Return only the lines running from the top of the entries to the line with "head_length = 26.3", inclusive, exactly as written.

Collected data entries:
⁂

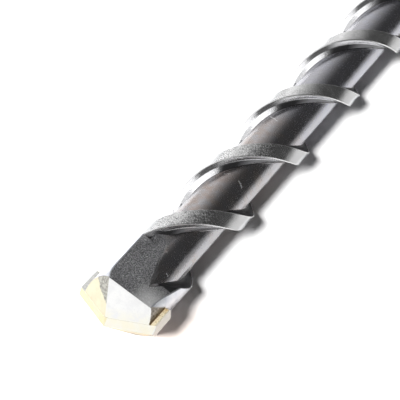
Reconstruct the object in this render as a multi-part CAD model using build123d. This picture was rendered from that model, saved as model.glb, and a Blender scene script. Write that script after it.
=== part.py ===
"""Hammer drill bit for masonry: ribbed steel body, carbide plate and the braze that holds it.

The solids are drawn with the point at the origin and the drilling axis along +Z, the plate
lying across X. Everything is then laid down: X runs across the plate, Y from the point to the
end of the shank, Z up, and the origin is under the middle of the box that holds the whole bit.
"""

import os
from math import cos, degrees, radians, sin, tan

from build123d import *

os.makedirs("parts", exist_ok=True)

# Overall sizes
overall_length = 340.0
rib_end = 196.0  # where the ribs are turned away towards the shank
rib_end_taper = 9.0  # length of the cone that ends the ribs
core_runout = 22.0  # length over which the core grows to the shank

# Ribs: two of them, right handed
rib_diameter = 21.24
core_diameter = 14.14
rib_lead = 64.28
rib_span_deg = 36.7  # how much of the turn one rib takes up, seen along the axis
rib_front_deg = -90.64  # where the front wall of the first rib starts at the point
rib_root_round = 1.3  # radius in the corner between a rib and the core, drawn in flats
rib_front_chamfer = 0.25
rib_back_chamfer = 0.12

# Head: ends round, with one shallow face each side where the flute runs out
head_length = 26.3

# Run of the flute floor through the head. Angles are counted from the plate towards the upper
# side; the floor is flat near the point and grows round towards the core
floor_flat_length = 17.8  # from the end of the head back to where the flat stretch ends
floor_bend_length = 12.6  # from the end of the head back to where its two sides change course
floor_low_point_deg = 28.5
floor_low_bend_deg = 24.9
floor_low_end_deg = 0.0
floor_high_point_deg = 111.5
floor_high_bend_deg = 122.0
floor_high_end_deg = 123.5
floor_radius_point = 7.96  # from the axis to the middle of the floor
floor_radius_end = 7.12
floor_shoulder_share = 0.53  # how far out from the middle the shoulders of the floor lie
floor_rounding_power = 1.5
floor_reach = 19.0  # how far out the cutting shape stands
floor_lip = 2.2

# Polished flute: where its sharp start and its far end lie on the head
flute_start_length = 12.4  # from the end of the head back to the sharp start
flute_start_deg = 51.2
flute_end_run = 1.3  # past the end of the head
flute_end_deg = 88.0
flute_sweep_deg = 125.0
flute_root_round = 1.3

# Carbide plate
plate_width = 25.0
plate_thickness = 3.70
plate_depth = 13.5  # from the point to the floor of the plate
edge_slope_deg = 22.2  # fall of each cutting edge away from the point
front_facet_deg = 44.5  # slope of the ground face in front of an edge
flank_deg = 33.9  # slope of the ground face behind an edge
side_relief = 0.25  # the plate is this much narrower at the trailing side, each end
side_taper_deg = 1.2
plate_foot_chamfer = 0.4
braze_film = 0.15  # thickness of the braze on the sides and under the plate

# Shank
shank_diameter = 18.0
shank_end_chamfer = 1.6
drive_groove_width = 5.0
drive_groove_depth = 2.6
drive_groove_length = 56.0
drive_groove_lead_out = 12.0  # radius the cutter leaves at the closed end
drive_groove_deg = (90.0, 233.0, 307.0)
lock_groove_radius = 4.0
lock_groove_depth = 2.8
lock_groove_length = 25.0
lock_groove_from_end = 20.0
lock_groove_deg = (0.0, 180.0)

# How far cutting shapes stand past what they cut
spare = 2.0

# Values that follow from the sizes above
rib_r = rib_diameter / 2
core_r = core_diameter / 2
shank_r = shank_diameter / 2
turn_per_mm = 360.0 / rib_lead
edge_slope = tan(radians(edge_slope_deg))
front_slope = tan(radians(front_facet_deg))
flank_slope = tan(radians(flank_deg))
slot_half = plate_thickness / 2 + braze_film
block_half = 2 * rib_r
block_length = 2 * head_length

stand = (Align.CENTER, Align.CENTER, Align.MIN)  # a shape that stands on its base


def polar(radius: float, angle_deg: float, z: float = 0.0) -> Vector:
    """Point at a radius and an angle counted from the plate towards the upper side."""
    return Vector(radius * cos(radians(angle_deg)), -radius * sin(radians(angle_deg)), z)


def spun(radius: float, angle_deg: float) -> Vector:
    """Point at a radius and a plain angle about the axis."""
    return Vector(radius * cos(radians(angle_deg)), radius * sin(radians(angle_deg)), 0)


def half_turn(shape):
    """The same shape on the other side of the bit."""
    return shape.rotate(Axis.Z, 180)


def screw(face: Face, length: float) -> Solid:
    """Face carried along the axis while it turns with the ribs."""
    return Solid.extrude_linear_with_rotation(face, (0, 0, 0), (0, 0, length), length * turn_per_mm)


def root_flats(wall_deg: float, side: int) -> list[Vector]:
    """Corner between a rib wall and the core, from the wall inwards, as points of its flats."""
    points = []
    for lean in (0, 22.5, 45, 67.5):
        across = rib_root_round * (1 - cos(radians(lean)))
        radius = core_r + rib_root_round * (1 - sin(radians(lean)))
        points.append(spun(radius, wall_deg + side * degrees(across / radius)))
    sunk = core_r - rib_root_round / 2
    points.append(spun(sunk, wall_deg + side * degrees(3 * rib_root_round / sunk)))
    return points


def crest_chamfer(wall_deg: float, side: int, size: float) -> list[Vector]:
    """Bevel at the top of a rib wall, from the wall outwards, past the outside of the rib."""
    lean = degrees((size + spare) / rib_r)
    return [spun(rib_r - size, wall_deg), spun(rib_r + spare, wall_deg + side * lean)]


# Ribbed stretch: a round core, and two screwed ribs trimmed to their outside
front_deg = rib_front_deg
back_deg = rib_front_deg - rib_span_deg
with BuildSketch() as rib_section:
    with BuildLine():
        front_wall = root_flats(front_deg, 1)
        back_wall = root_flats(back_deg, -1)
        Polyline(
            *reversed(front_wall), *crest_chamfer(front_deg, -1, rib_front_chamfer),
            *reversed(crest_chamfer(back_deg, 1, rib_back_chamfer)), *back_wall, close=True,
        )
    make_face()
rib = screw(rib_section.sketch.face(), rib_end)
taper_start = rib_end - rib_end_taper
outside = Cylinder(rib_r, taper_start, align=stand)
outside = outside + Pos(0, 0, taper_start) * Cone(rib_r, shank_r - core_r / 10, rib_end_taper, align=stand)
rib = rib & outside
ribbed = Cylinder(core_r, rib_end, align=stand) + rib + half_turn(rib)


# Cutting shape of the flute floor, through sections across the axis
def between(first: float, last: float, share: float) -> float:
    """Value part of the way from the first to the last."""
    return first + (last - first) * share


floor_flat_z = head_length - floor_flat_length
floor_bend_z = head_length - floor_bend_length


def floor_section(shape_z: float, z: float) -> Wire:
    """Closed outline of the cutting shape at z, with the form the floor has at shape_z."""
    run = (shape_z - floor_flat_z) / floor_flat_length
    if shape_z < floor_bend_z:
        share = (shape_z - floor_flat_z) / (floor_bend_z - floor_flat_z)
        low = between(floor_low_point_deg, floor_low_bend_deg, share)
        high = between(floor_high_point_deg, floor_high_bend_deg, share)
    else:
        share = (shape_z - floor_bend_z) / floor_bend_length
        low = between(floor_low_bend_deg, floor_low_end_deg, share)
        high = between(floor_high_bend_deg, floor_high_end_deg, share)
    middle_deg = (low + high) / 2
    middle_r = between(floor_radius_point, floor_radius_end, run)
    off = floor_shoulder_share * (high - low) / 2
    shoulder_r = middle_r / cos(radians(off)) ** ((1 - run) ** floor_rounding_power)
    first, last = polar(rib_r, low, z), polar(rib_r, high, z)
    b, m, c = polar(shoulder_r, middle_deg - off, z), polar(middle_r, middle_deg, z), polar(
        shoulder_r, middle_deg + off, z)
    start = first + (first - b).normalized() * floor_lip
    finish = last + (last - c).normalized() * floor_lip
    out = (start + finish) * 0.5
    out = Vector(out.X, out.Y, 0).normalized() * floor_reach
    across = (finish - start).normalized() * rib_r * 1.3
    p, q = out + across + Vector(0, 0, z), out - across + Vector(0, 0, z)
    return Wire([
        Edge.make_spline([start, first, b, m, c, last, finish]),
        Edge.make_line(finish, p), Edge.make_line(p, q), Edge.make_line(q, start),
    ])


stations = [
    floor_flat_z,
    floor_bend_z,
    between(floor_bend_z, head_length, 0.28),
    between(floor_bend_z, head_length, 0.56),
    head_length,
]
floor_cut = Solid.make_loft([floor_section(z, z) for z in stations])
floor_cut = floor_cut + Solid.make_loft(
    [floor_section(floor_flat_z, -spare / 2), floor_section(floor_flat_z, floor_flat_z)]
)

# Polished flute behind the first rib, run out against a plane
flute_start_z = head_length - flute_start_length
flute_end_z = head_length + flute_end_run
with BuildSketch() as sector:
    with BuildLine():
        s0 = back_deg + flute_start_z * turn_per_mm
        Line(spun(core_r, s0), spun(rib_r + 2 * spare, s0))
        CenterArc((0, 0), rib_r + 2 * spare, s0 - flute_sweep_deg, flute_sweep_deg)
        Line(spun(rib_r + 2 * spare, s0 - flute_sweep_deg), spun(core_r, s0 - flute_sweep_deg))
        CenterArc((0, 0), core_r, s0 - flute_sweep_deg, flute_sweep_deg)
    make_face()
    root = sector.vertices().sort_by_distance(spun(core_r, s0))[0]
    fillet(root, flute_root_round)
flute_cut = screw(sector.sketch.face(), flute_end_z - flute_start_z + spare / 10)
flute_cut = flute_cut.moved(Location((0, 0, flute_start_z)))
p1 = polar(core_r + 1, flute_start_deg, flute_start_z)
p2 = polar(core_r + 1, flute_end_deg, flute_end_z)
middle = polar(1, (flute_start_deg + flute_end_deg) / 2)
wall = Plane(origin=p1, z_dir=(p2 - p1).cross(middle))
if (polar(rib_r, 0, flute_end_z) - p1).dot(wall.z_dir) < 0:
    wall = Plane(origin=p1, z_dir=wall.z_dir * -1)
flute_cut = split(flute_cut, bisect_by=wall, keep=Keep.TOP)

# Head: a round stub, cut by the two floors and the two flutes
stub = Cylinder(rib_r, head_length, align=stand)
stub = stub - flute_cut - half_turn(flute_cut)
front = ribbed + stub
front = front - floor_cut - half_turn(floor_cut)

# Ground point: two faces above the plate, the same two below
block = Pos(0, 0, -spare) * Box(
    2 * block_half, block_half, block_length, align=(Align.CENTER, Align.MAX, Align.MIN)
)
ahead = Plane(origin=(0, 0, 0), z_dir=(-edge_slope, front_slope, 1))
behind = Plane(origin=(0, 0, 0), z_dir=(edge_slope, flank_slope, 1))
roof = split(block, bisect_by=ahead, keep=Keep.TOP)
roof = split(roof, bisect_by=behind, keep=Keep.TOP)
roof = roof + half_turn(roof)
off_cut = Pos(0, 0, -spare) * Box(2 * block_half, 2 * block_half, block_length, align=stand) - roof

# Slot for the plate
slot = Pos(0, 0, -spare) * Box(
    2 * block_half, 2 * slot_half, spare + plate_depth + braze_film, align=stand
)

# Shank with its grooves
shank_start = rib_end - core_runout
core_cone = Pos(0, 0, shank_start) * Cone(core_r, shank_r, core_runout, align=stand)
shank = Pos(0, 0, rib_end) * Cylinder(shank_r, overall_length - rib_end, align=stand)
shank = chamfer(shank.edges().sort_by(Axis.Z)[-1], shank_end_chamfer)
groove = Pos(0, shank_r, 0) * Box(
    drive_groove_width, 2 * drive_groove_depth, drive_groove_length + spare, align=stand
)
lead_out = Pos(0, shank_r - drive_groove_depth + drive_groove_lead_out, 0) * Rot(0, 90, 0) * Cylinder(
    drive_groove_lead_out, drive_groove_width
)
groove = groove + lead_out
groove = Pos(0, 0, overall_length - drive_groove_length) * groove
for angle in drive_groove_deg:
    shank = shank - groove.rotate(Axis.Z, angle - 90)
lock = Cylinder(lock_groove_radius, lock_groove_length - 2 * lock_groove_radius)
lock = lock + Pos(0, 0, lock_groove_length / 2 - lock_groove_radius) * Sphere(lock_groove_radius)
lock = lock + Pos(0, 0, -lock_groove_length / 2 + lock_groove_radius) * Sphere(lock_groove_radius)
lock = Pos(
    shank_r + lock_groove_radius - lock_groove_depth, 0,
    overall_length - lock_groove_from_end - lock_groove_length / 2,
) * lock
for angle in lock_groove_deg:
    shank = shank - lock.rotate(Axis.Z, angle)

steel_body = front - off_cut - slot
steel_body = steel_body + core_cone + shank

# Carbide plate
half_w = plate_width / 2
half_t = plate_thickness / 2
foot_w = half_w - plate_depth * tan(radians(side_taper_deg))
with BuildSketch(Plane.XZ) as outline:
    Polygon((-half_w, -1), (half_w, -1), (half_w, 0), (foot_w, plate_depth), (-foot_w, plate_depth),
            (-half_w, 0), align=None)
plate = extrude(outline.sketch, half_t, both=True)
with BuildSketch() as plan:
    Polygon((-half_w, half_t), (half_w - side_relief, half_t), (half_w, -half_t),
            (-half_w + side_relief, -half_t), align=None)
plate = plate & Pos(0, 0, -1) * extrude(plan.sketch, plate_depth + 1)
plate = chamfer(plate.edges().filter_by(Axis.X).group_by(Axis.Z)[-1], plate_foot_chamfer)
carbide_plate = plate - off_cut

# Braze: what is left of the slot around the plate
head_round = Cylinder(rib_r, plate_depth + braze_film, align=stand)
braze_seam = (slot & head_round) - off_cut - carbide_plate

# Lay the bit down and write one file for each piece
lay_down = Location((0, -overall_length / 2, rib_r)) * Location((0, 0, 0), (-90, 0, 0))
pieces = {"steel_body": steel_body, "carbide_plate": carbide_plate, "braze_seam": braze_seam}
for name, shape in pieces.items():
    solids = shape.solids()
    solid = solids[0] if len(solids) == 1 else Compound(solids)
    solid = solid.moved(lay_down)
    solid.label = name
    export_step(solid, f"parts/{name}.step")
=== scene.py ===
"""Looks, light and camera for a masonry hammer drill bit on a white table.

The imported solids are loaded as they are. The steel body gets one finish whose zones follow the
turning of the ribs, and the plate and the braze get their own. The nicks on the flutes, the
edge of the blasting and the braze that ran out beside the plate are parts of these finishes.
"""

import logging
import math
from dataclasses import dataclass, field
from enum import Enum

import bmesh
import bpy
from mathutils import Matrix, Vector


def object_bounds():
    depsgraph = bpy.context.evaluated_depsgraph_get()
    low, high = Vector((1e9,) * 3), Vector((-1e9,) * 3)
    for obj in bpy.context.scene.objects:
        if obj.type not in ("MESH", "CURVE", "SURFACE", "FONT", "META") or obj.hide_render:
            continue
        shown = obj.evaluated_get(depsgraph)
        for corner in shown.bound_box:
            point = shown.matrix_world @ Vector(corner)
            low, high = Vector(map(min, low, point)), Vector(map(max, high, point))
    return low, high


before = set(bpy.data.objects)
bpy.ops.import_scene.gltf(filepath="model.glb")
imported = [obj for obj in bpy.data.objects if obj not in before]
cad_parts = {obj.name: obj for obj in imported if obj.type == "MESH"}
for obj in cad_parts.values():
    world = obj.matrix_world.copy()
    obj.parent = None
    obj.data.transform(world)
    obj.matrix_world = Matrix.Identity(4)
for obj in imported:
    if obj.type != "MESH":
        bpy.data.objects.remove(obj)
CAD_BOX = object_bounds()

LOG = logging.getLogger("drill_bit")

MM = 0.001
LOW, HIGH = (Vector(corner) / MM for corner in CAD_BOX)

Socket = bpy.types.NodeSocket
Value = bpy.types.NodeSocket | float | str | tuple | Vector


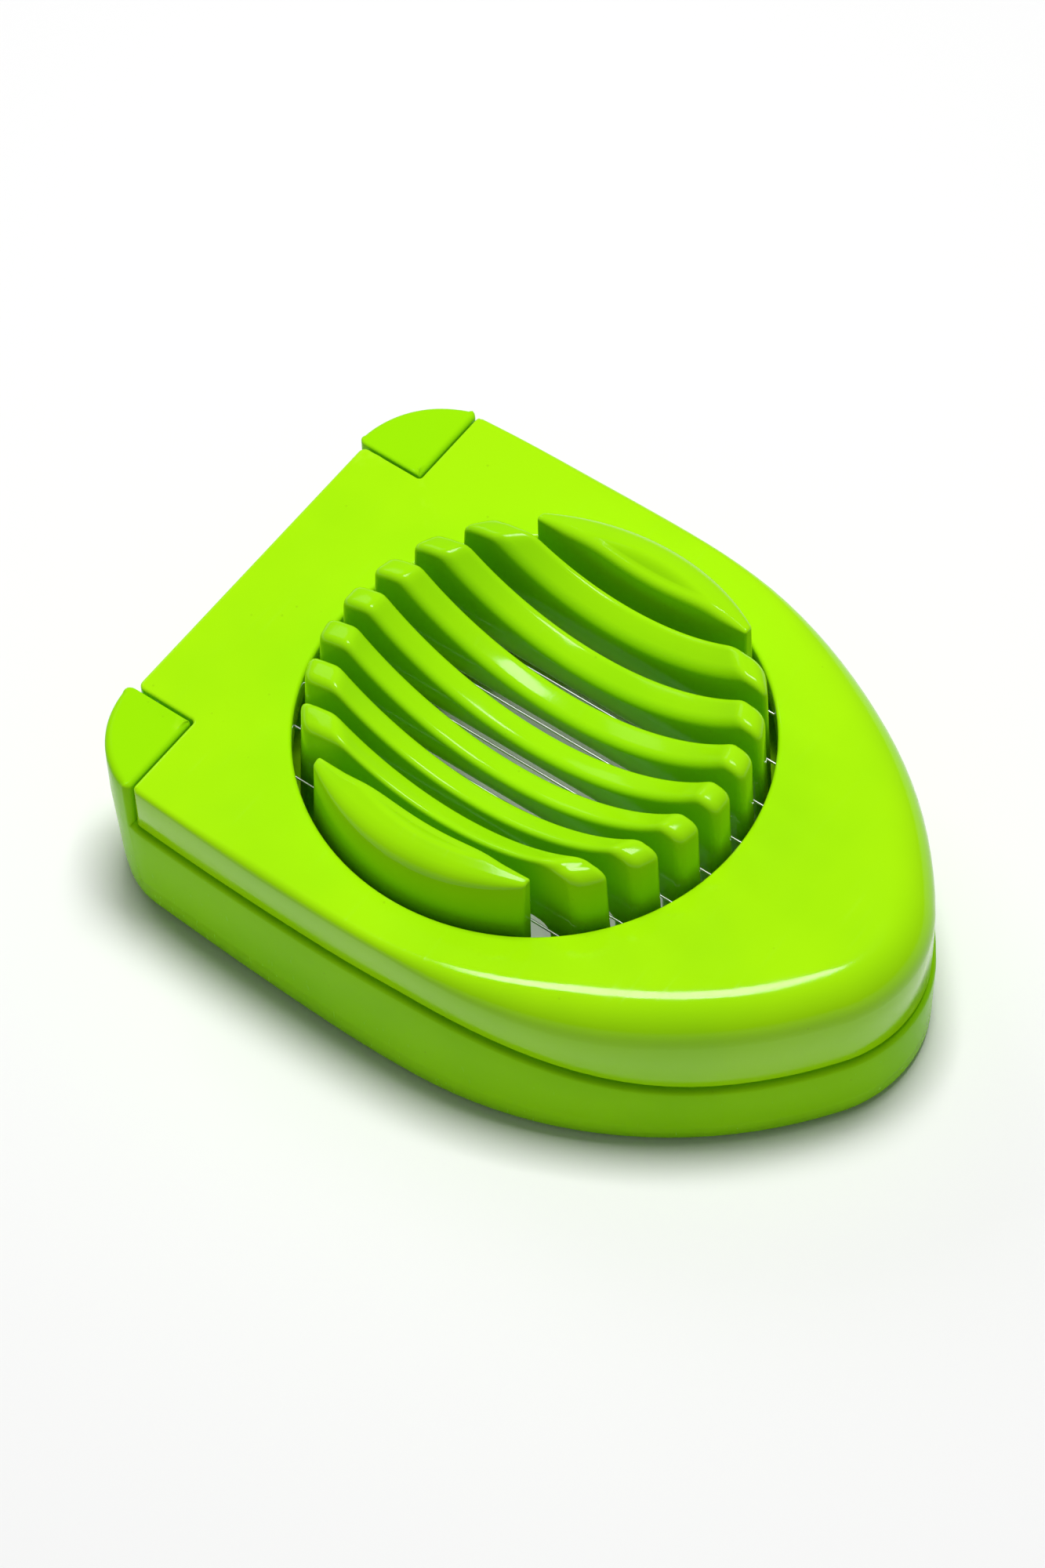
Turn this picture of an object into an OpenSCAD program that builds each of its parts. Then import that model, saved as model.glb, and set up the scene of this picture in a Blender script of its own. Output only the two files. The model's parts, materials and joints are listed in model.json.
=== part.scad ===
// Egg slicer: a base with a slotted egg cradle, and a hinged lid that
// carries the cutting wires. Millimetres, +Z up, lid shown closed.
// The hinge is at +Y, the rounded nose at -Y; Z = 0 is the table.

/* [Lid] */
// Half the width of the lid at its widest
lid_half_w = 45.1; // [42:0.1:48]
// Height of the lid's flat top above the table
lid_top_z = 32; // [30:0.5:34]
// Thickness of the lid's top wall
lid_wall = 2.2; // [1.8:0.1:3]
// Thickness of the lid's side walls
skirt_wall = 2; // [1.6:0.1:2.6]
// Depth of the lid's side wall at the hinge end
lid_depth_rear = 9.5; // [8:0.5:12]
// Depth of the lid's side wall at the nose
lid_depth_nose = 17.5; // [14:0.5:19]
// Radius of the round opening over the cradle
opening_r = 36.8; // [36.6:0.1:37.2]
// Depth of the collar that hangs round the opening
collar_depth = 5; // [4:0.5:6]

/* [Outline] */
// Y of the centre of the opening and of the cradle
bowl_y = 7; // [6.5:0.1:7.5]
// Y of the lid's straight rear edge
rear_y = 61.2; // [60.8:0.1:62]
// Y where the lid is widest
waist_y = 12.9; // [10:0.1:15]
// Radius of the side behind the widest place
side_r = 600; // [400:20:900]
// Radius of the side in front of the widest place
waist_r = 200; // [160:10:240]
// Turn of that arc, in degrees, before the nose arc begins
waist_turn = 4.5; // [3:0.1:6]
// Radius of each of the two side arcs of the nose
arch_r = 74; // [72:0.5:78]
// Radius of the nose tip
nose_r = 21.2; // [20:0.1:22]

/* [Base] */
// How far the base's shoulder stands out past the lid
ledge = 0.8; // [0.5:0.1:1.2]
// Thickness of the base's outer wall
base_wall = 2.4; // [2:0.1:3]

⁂

Result ▸
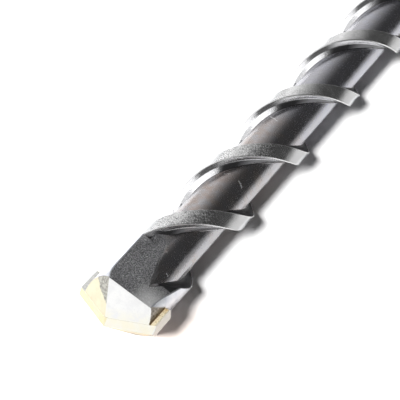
Reconstruct the object in this render as a multi-part CAD model using build123d. This picture was rendered from that model, saved as model.glb, and a Blender scene script. Write that script after it.
=== part.py ===
"""Hammer drill bit for masonry: ribbed steel body, carbide plate and the braze that holds it.

The solids are drawn with the point at the origin and the drilling axis along +Z, the plate
lying across X. Everything is then laid down: X runs across the plate, Y from the point to the
end of the shank, Z up, and the origin is under the middle of the box that holds the whole bit.
"""

import os
from math import cos, degrees, radians, sin, tan

from build123d import *

os.makedirs("parts", exist_ok=True)

# Overall sizes
overall_length = 340.0
rib_end = 196.0  # where the ribs are turned away towards the shank
rib_end_taper = 9.0  # length of the cone that ends the ribs
core_runout = 22.0  # length over which the core grows to the shank

# Ribs: two of them, right handed
rib_diameter = 21.24
core_diameter = 14.14
rib_lead = 64.28
rib_span_deg = 36.7  # how much of the turn one rib takes up, seen along the axis
rib_front_deg = -90.64  # where the front wall of the first rib starts at the point
rib_root_round = 1.3  # radius in the corner between a rib and the core, drawn in flats
rib_front_chamfer = 0.25
rib_back_chamfer = 0.12

# Head: ends round, with one shallow face each side where the flute runs out
head_length = 26.3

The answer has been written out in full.